There will be some times when cuts are so drastic that they will inevitably have a negative effect on development.
You say that it’s what you do with aid that matters. But from your book it seems that the groups that make up the aid community — NGOs, charities and institutions like the U.N. — are not very good at spending aid efficiently.
There is a significant pressure in the aid industry to get money out the door and demonstrate results with a quick turnaround. It [creates] a perverse understanding of accountability. You start focusing on [the value you’re] getting out of an aid intervention.
Can you give an example?
Let’s say you want to improve access to education in a developing country. It would be easy to count [and therefore show donors] how many students regularly attend school, or how many students move from primary to secondary school.
But if you’re interested in the quality of the education they’re getting, things become harder.
You’d need to measure not just how many hours they’re spending in school, but what they’re learning. And when they graduate, are they getting better jobs, becoming more informed citizens? You’d need to measure the quality of education first, then the results over a period of time.
The second approach is clearly better. Why not just choose that?
Pretend you’re an aid professional working in education in Nigeria. Your boss is telling you that “we need results because of the media and we need to demonstrate impact [to the government and donors].”
As a professional you should go with your heart and mind and show the long-term impact. But that would be career suicide. What would be easier to do is simply build the schools and put kids in it.
To really create future change — it may mean putting in motion things that are beyond your control.
So the aid workers are choosing what’s easy to measure to appease donors. Are they lying to themselves?
If you do not think very carefully about what you’re trying to achieve or work closely with agents of change, all you’re doing is throwing money at a problem.
We’ve seen these programs crop up time and again. We’ve seen health clinics built in rural areas with no staff or medicine. We’ve seen empty schools because of teacher absenteeism. Roads built, but not maintained. At Year 1 it looks great, but by Year 5, you can’t use it because there are so many potholes.
How do these projects keep getting funded?
In order to keep their [funding], in order to continue having the possibilities of pursuing the mission, aid practitioners have to misrepresent what they do.
They have to mislead the public by simplyifing the project and distill it down to a sad or smiling face of a child of color. Or create documentation around their project to justify their decisions.
What inspired you to write this book?
My wife didn’t know what my work was about. My friends from college and family and many of my colleagues in academia simply didn’t know what I did for a living.
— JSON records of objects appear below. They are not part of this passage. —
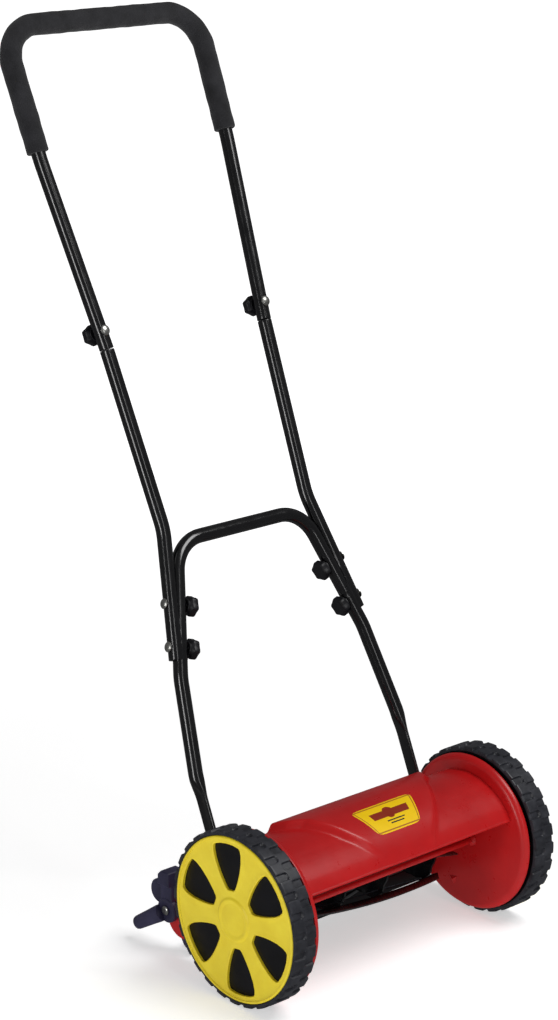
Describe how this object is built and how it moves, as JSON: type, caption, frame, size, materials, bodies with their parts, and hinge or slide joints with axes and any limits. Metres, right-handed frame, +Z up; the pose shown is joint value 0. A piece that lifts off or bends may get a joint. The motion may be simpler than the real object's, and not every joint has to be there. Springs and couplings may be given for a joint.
{
  "type": "push reel lawn mower",
  "caption": "Push reel mower: red side plates and deflector, yellow-capped wheels, geared helical reel, rear roller and folding black handle.",
  "frame": {"origin": "on the ground, at the middle of the whole mower seen from above", "axes": "+Z up, -Y forward (the way it is pushed), +X to the side along the axle"},
  "size_m": [0.44, 0.6104, 1.1057],
  "materials": {
    "red_enamel": "gloss red enamel",
    "black_enamel": "gloss black powder coat",
    "black_plastic": "moulded matt black",
    "yellow_plastic": "moulded satin yellow",
    "tyre_rubber": "matt",
    "grip_foam": "soft matt foam",
    "zinc_plate": "zinc plated",
    "blade_steel": "ground steel",
    "bearing_bronze": "sintered bronze"
  },
  "bodies": {
    "chassis": {"side_plate_left": "red_enamel", "side_plate_right": "red_enamel", "deflector_cover": "red_enamel", "cross_rod": "red_enamel", "bed_bar": "black_enamel", "bed_knife": "blade_steel", "knife_screw_left": "zinc_plate", "knife_screw_right": "zinc_plate", "axle_bolt_left": "zinc_plate", "axle_bolt_right": "zinc_plate", "reel_bearing_left": "bearing_bronze", "reel_bearing_right": "bearing_bronze", "handle_pivot_bolt_left": "zinc_plate", "handle_pivot_bolt_right": "zinc_plate", "height_pivot_screw_left": "zinc_plate", "height_pivot_screw_right": "zinc_plate"},
    "left_wheel": {"wheel_left": "black_plastic", "tyre_left": "tyre_rubber", "hub_cap_left": "yellow_plastic"},
    "right_wheel": {"wheel_right": "black_plastic", "tyre_right": "tyre_rubber", "hub_cap_right": "yellow_plastic"},
    "reel": {"reel_shaft": "blade_steel", "reel_disc_1": "black_enamel", "reel_disc_2": "black_enamel", "reel_disc_3": "black_enamel", "reel_disc_4": "black_enamel", "reel_blade_1": "blade_steel", "reel_blade_2": "blade_steel", "reel_blade_3": "blade_steel", "reel_blade_4": "blade_steel", "reel_blade_5": "blade_steel", "pawl_left": "blade_steel", "pawl_right": "blade_steel"},
    "pinion_left_body": {"pinion_left": "blade_steel"},
    "pinion_right_body": {"pinion_right": "blade_steel"},
    "roller_frame": {"roller_bracket_left": "black_plastic", "roller_bracket_right": "black_plastic", "roller_shaft": "zinc_plate"},
    "roller": {"rear_roller": "black_plastic"},
    "handle": {"lower_handle": "black_enamel", "middle_tube_left": "black_enamel", "middle_tube_right": "black_enamel", "upper_handle": "black_enamel", "foam_grip": "grip_foam", "bolt_lower_1_left": "zinc_plate", "bolt_lower_2_left": "zinc_plate", "bolt_lower_1_right": "zinc_plate", "bolt_lower_2_right": "zinc_plate", "bolt_upper_left": "zinc_plate", "bolt_upper_right": "zinc_plate"},
    "knob_lower_1_left_body": {"knob_lower_1_left": "black_plastic"},
    "knob_lower_2_left_body": {"knob_lower_2_left": "black_plastic"},
    "knob_lower_1_right_body": {"knob_lower_1_right": "black_plastic"},
    "knob_lower_2_right_body": {"knob_lower_2_right": "black_plastic"},
    "knob_upper_left_body": {"knob_upper_left": "black_plastic"},
    "knob_upper_right_body": {"knob_upper_right": "black_plastic"}
  },
  "joints": [
    {"name": "left_wheel_spin", "type": "hinge", "parent": "chassis", "child": "left_wheel", "pos_m": [-0.186, -0.19773, 0.1075], "axis": [1, 0, 0], "continuous": true},
    {"name": "right_wheel_spin", "type": "hinge", "parent": "chassis", "child": "right_wheel", "pos_m": [0.186, -0.19773, 0.1075], "axis": [1, 0, 0], "continuous": true},
    {"name": "reel_spin", "type": "hinge", "parent": "chassis", "child": "reel", "pos_m": [0, -0.15888, 0.08684], "axis": [1, 0, 0], "continuous": true},
    {"name": "pinion_left_spin", "type": "hinge", "parent": "chassis", "child": "pinion_left_body", "pos_m": [0, -0.15888, 0.08684], "axis": [1, 0, 0], "continuous": true},
    {"name": "pinion_right_spin", "type": "hinge", "parent": "chassis", "child": "pinion_right_body", "pos_m": [0, -0.15888, 0.08684], "axis": [1, 0, 0], "continuous": true},
    {"name": "height_adjust", "type": "hinge", "parent": "chassis", "child": "roller_frame", "pos_m": [0, -0.03473, 0.0545], "axis": [1, 0, 0], "range_deg": [-10, 22]},
    {"name": "roller_spin", "type": "hinge", "parent": "roller_frame", "child": "roller", "pos_m": [0, -0.05973, 0.018], "axis": [1, 0, 0], "continuous": true},
    {"name": "handle_pivot", "type": "hinge", "parent": "chassis", "child": "handle", "pos_m": [0, -0.13153, 0.1075], "axis": [1, 0, 0], "range_deg": [0, 35]},
    {"name": "knob_lower_1_left_turn", "type": "hinge", "parent": "handle", "child": "knob_lower_1_left_body", "pos_m": [-0.126, 0.00435, 0.4235], "axis": [-0.9562, 0.1157, 0.269], "continuous": true},
    {"name": "knob_lower_2_left_turn", "type": "hinge", "parent": "handle", "child": "knob_lower_2_left_body", "pos_m": [-0.14133, -0.01543, 0.3775], "axis": [-0.9562, 0.1157, 0.269], "continuous": true},
    {"name": "knob_lower_1_right_turn", "type": "hinge", "parent": "handle", "child": "knob_lower_1_right_body", "pos_m": [0.126, 0.00435, 0.4235], "axis": [0.9562, 0.1157, 0.269], "continuous": true},
    {"name": "knob_lower_2_right_turn", "type": "hinge", "parent": "handle", "child": "knob_lower_2_right_body", "pos_m": [0.14133, -0.01543, 0.3775], "axis": [0.9562, 0.1157, 0.269], "continuous": true},
    {"name": "knob_upper_left_turn", "type": "hinge", "parent": "handle", "child": "knob_upper_left_body", "pos_m": [-0.1306, 0.1398, 0.7385], "axis": [0, -0.9187, 0.395], "continuous": true},
    {"name": "knob_upper_right_turn", "type": "hinge", "parent": "handle", "child": "knob_upper_right_body", "pos_m": [0.1306, 0.1398, 0.7385], "axis": [0, -0.9187, 0.395], "continuous": true}
  ],
  "couplings": [
    {"joint": "reel_spin", "follows": "left_wheel_spin", "ratio": 3.75},
    {"joint": "pinion_left_spin", "follows": "left_wheel_spin", "ratio": 3.75},
    {"joint": "pinion_right_spin", "follows": "right_wheel_spin", "ratio": 3.75}
  ]
}
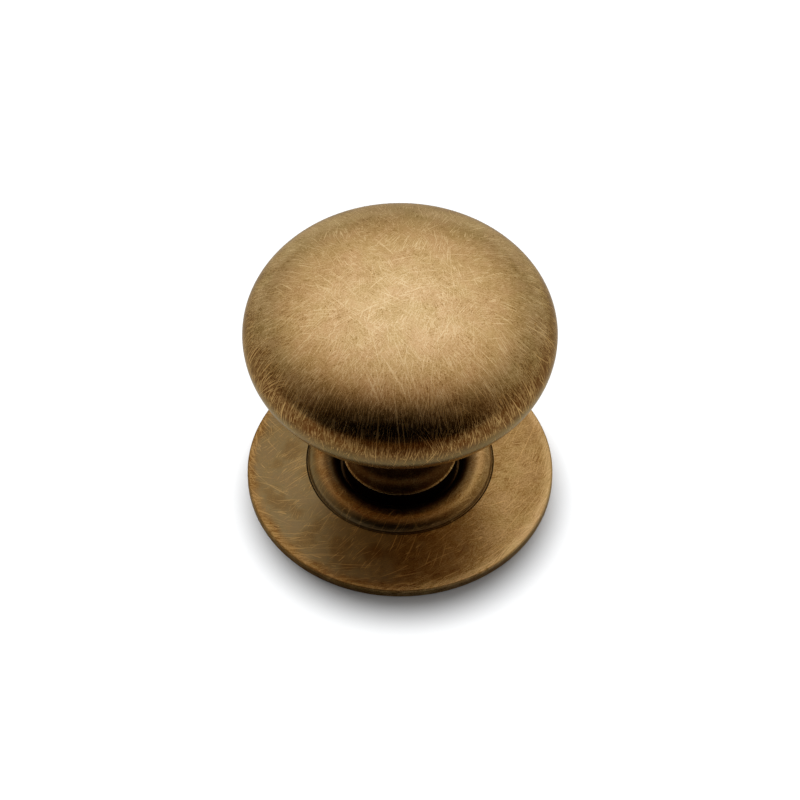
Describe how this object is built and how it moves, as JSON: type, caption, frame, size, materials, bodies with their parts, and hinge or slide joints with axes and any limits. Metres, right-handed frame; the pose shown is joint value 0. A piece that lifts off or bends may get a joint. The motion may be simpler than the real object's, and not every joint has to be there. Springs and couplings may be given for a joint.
{
  "type": "cabinet knob",
  "caption": "Round bun-shaped cabinet knob of solid brass on a waisted neck, standing in the socket of a separate round backplate with a raised bead; brushed antique finish.",
  "frame": {"origin": "centre of the backplate's flat back face, which meets the drawer front", "axes": "+Z runs out of the drawer front along the knob's axis, towards the crown of the head"},
  "size_m": [0.038, 0.038, 0.037],
  "materials": {
    "antique_brass": "dark patina on turned brass, brushed back by hand to fine random hairlines"
  },
  "bodies": {
    "root": {"knob": "antique_brass", "backplate": "antique_brass"}
  },
  "joints": []
}
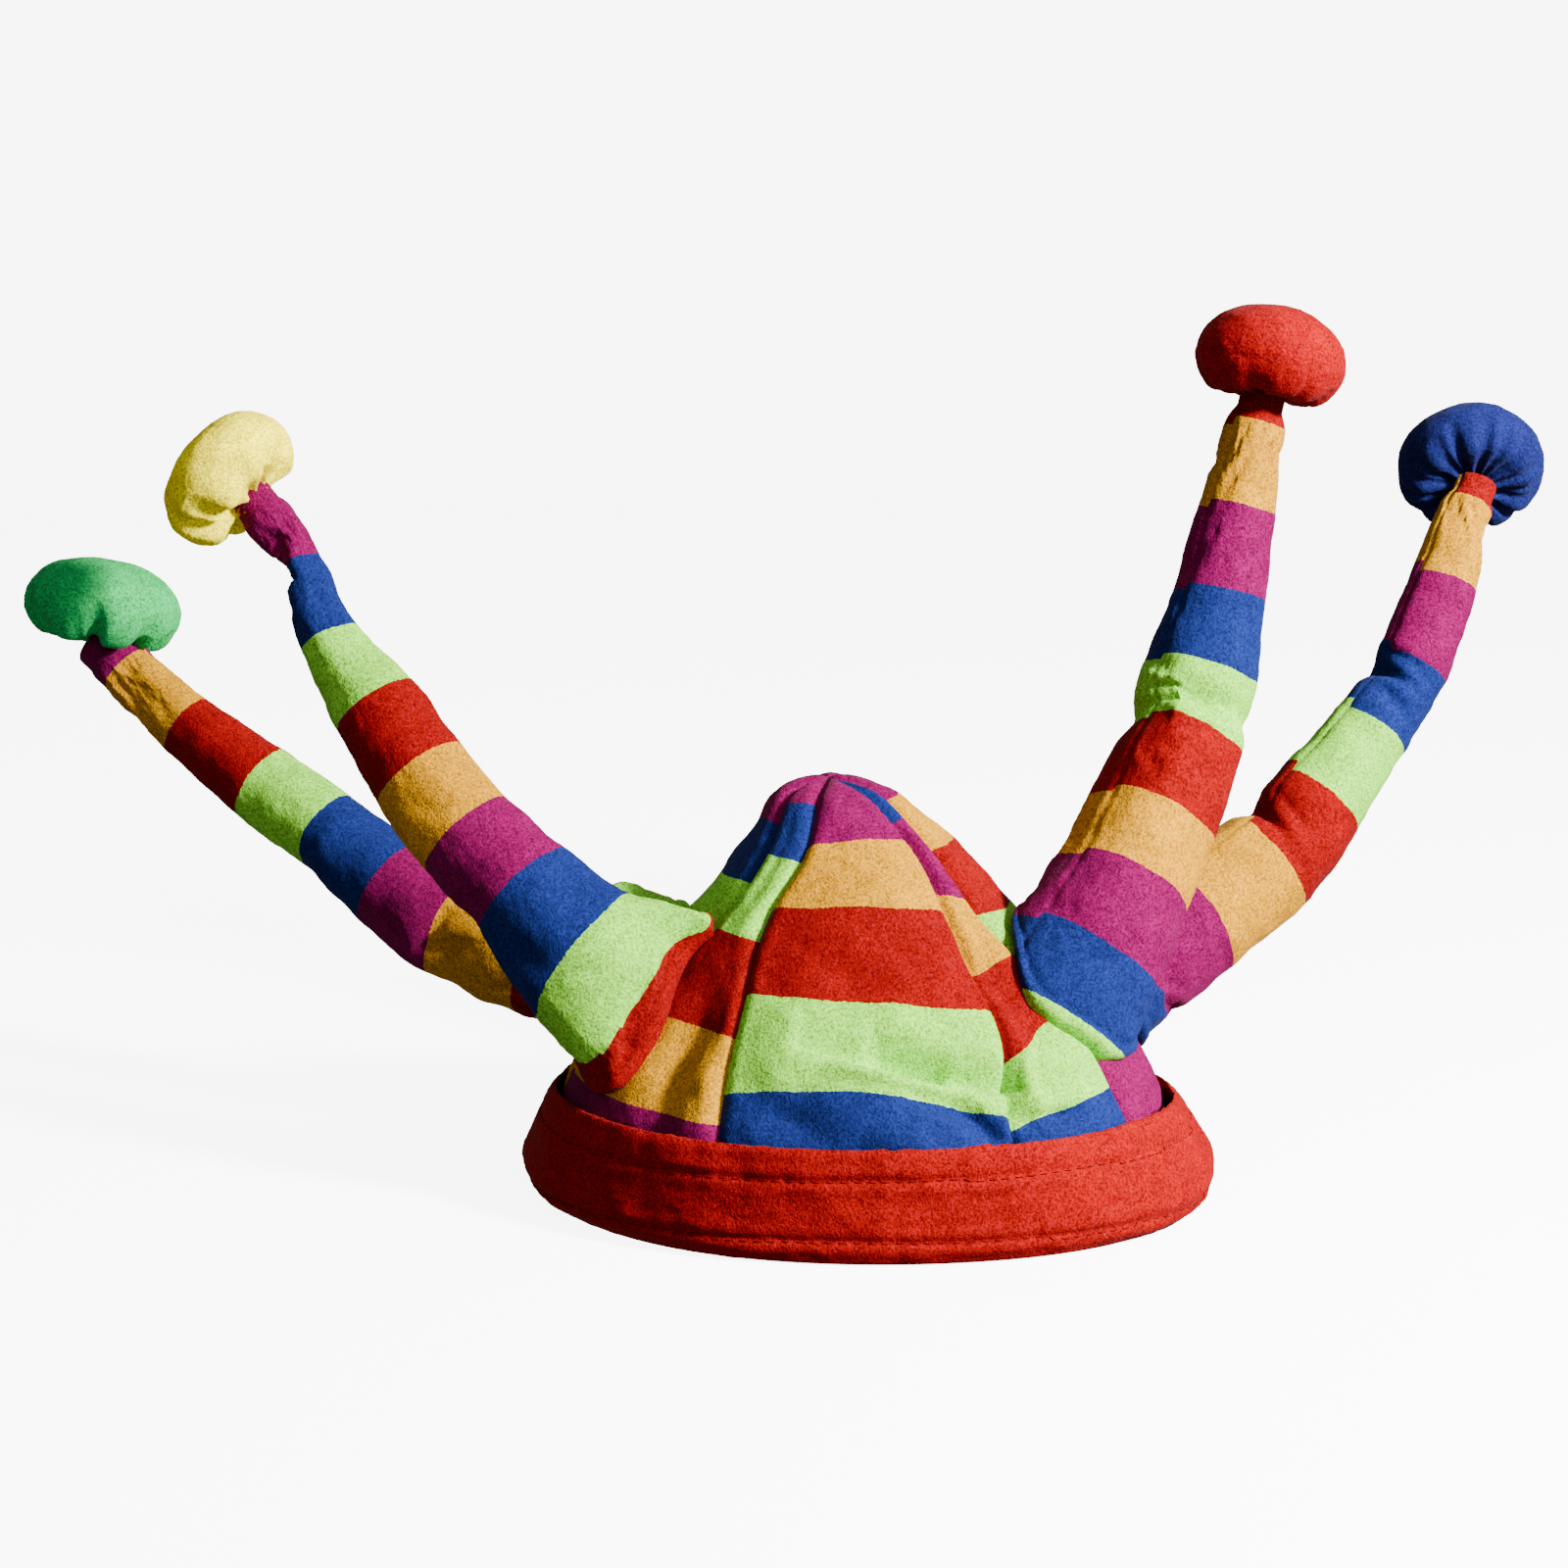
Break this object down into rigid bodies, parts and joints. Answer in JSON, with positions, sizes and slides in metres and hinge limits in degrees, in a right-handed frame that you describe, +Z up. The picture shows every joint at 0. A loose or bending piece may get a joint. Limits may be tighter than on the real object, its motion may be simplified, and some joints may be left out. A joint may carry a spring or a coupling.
{
  "type": "jester hat",
  "caption": "Soft jester hat with a rounded gored crown, a turned-up cuff and stuffed striped horns that each end in a gathered ball.",
  "frame": {"origin": "middle of the head opening, in the plane that the cuff rests on", "axes": "+Z up out of the crown, -Y the front, +X the viewer's right when looking at the front, which is the way the horns spread"},
  "size_m": [0.5512, 0.2565, 0.2864],
  "materials": {
    "striped_velour": "short pile velour in blue, lime, red, gold and magenta stripes",
    "cuff_velour": "plain red short pile velour",
    "yellow_velour": "soft short pile velour",
    "green_velour": "soft short pile velour",
    "red_velour": "soft short pile velour",
    "blue_velour": "soft short pile velour"
  },
  "bodies": {
    "root": {"crown_gore_front": "striped_velour", "crown_gore_front_right": "striped_velour", "crown_gore_back_right": "striped_velour", "crown_gore_back": "striped_velour", "crown_gore_back_left": "striped_velour", "crown_gore_front_left": "striped_velour", "cuff": "cuff_velour", "horn_front_left": "striped_velour", "horn_back_left": "striped_velour", "horn_front_right": "striped_velour", "horn_back_right": "striped_velour", "ball_front_left": "yellow_velour", "ball_back_left": "green_velour", "ball_front_right": "red_velour", "ball_back_right": "blue_velour"}
  },
  "joints": []
}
The question that I always got from from family: “Can NGOs be trusted? Should we give our money to the church instead?”
And can the aid industry be trusted, amid all these untruths?
As a general rule, trust NGOs that are transparent about what they hope to achieve and how they plan to achieve it.
Reward NGOs that are willing to acknowledge failure and explain to their donors that in development sometimes you fail, but that doesn’t mean you stop trying.